国民の国家への義務は、納税の義務、勤労の義務、子女に教育を受けさせる義務である。
何を自覚するべきなのか、よくわからない。自由に責任が伴うことはわかるけれども。
※現段階でこの改正に筆者は賛成できない。
○13条・22条・29条「公共の福祉」→「公益及び公の秩序」
「要綱」によれば、「公共の福祉」概念が不明確であるから、ということである。
もっとも、これで明確になったかといえば、疑問である。
これで明確化されたとすれば、国家主義的制約になりかねない。
※現段階でこの改正に筆者は賛成できない。
○12条 「“常に”公益及び公の秩序に反しないように自由を享受し、」
現行規定は「国民は、これ(自由及び権利)を濫用してはならないのであつて、
公共の福祉のためにこれを利用する責任を負う。」である。
「公共の福祉」の文言変更の点はここでは留保するが、(この点で改正の賛否の問い方が難しい。)

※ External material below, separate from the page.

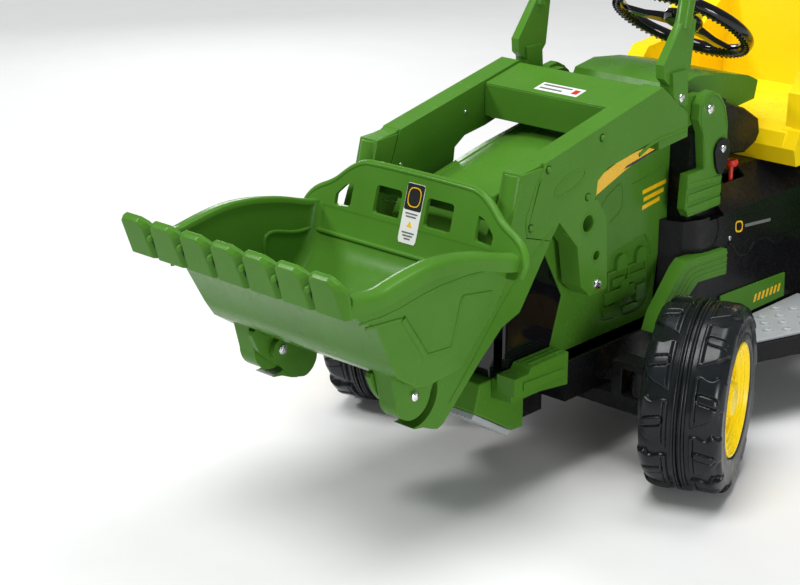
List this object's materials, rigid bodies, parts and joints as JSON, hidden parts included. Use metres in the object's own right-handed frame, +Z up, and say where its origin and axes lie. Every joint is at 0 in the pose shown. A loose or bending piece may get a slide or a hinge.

ある自由の濫用が許されないのと、そもそも自由概念が限縮されているのは決定的に異なる。
濫用は例外的であるのに対し、新法では、常に自由は制限されているのである。
これでは、自民党の自由制約の意図を感じずにはいれない。
そもそも憲法は国家を規制するということからもかなり問題であろう。
※この改正に筆者は賛成できない。
○20条
政教分離に関して「社会的儀礼の範囲内にある場合を除き」
政教分離を緩やかに理解する判例の解釈からすれば、現状との差異はそれほどないように思える。
しかし、「要項」によれば、玉串料も「社会的儀礼の範囲内」であれば、考えられるとしているが、
これは愛媛玉串料違憲判決と異なるものである。
http://courtdomino2.courts.go.jp/schanrei.nsf/VM2/314AB12A8310819649256CE700478EDC?OPENDOCUMENT
判例が厳しすぎるとすれば、このような改正が志向されよう。
※もっとも、結局「社会的儀礼の範囲内」の解釈が問題になる。現段階で筆者は改正の必要はないと考える。
○33条・35条「権限を有する司法官憲」→「裁判官」(網かけなし)
現在、一般に裁判官をさすと考えられている。(松井茂記505・509頁isbn:4641129096)
○その他「要項」に関して
あたらしい権利、あたらしい責務。
一般原則以外の責務は不要。新しい権利は環境権については判例との関係で実益あり。